| DO THIS |
Within the material below, locate the line with "Recreate this object as parametric OpenSCAD" and the line with "tube_wall = 1.5; // [1:0.5:3]", then return those two lines and all lines between them, exactly as written.

| Extracted records |
------------------------------------------------------------------------
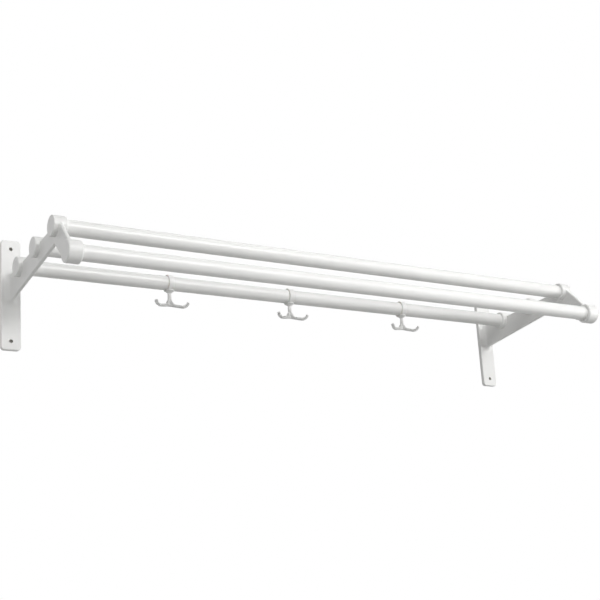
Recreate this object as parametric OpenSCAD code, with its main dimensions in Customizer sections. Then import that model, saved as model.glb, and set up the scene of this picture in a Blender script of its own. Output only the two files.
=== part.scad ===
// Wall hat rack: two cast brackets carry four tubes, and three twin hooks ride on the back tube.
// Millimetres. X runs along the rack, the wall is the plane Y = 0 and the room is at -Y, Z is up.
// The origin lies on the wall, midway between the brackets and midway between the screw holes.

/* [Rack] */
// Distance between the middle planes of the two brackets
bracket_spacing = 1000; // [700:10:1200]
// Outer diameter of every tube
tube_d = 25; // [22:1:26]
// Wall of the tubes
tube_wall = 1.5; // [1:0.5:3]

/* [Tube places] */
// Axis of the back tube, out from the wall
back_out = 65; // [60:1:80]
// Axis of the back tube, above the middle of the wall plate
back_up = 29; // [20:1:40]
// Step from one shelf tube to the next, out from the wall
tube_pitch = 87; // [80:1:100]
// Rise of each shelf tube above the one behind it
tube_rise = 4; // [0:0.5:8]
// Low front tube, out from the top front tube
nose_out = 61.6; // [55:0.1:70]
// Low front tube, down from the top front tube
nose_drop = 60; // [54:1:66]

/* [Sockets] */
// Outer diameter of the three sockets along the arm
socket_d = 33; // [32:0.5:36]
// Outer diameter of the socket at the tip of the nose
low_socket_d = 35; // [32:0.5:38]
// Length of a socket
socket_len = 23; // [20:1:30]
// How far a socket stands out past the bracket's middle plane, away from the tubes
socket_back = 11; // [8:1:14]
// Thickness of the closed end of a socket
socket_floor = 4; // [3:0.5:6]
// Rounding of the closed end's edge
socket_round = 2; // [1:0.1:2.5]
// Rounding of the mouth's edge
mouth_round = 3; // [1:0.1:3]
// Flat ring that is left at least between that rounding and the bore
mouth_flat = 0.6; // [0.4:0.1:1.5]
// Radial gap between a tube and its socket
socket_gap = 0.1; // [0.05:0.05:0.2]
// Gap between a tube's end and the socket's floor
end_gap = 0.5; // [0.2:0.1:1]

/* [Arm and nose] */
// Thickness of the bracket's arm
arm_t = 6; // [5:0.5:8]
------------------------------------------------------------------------
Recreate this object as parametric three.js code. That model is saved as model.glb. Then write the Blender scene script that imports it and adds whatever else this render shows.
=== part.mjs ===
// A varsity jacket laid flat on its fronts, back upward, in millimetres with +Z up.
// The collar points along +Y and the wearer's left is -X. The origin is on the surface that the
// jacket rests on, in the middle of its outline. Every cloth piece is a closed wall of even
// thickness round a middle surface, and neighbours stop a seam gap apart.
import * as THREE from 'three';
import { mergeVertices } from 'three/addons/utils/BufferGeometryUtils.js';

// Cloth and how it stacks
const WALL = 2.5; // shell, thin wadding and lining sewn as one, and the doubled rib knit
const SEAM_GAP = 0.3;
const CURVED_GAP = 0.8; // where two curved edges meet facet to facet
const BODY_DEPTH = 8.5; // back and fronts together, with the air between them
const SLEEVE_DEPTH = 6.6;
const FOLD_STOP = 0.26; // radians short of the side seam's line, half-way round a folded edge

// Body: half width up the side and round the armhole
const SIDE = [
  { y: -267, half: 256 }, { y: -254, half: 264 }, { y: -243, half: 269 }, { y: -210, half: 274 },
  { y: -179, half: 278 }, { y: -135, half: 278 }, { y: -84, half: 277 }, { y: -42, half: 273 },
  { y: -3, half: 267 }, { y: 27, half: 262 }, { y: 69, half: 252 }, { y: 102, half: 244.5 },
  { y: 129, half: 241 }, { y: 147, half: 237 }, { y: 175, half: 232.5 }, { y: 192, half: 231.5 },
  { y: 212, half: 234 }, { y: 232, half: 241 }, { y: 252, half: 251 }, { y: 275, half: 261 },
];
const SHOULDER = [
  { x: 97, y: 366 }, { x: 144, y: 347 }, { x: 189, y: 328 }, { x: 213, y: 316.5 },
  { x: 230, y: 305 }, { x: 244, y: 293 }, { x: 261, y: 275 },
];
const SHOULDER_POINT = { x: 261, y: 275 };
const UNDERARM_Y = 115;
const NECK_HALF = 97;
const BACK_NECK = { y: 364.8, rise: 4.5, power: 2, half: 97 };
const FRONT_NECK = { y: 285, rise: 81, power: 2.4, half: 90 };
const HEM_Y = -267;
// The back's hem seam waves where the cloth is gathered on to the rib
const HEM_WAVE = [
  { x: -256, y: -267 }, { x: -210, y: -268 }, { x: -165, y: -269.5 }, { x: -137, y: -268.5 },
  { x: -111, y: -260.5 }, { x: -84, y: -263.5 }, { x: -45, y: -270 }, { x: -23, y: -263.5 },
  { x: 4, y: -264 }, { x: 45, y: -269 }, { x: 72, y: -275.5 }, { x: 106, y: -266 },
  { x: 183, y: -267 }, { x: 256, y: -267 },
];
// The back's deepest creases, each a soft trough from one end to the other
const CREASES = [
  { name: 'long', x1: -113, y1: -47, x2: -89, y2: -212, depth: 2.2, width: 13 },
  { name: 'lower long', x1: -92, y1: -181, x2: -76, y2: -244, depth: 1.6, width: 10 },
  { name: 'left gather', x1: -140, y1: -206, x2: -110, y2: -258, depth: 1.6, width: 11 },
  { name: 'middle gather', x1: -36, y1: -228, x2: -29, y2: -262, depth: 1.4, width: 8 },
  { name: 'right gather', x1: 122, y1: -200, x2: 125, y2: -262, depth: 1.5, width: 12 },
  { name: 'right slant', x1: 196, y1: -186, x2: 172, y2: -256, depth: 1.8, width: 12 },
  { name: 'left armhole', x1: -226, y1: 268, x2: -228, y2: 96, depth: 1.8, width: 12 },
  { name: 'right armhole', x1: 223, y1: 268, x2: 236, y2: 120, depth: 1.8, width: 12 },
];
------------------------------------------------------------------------
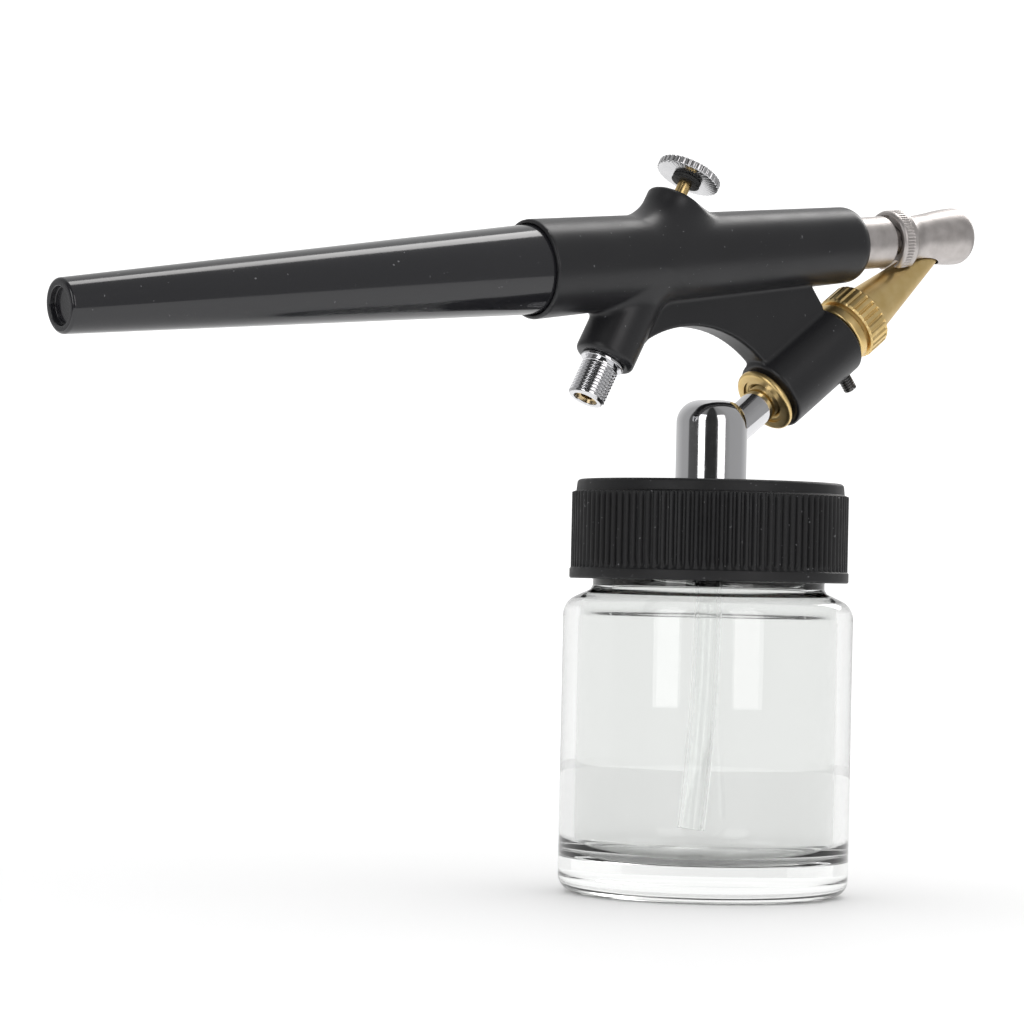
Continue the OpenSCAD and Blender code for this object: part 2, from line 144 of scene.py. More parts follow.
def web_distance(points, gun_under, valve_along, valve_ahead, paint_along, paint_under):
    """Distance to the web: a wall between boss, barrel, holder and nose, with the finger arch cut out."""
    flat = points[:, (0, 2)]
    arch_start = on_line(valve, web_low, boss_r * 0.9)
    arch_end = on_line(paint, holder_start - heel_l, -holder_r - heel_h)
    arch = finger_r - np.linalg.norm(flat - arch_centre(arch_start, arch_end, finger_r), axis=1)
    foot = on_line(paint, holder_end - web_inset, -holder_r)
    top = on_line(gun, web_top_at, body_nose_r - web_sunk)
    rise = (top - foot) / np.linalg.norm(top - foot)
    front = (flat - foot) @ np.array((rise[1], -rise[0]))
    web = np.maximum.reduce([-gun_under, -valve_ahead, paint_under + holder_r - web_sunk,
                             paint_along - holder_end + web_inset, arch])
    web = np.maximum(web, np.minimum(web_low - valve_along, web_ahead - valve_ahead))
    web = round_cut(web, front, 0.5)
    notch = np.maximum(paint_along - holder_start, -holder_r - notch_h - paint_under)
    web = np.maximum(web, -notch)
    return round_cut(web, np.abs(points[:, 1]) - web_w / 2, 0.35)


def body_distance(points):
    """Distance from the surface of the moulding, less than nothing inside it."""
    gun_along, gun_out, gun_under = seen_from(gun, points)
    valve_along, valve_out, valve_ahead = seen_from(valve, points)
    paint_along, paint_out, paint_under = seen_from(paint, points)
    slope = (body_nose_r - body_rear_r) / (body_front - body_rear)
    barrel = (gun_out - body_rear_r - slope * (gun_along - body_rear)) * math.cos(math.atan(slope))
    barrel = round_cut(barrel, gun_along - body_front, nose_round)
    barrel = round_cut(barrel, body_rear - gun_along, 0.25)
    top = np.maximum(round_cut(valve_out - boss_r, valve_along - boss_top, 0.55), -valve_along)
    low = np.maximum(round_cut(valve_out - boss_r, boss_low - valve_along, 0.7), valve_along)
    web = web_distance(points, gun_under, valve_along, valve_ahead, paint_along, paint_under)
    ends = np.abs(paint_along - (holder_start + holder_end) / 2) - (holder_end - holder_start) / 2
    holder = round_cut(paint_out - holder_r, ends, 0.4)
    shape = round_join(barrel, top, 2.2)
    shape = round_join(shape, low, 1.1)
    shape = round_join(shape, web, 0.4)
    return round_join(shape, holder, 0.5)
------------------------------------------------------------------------
| TASK ANSWER |
Recreate this object as parametric OpenSCAD code, with its main dimensions in Customizer sections. Then import that model, saved as model.glb, and set up the scene of this picture in a Blender script of its own. Output only the two files.
=== part.scad ===
// Wall hat rack: two cast brackets carry four tubes, and three twin hooks ride on the back tube.
// Millimetres. X runs along the rack, the wall is the plane Y = 0 and the room is at -Y, Z is up.
// The origin lies on the wall, midway between the brackets and midway between the screw holes.

/* [Rack] */
// Distance between the middle planes of the two brackets
bracket_spacing = 1000; // [700:10:1200]
// Outer diameter of every tube
tube_d = 25; // [22:1:26]
// Wall of the tubes
tube_wall = 1.5; // [1:0.5:3]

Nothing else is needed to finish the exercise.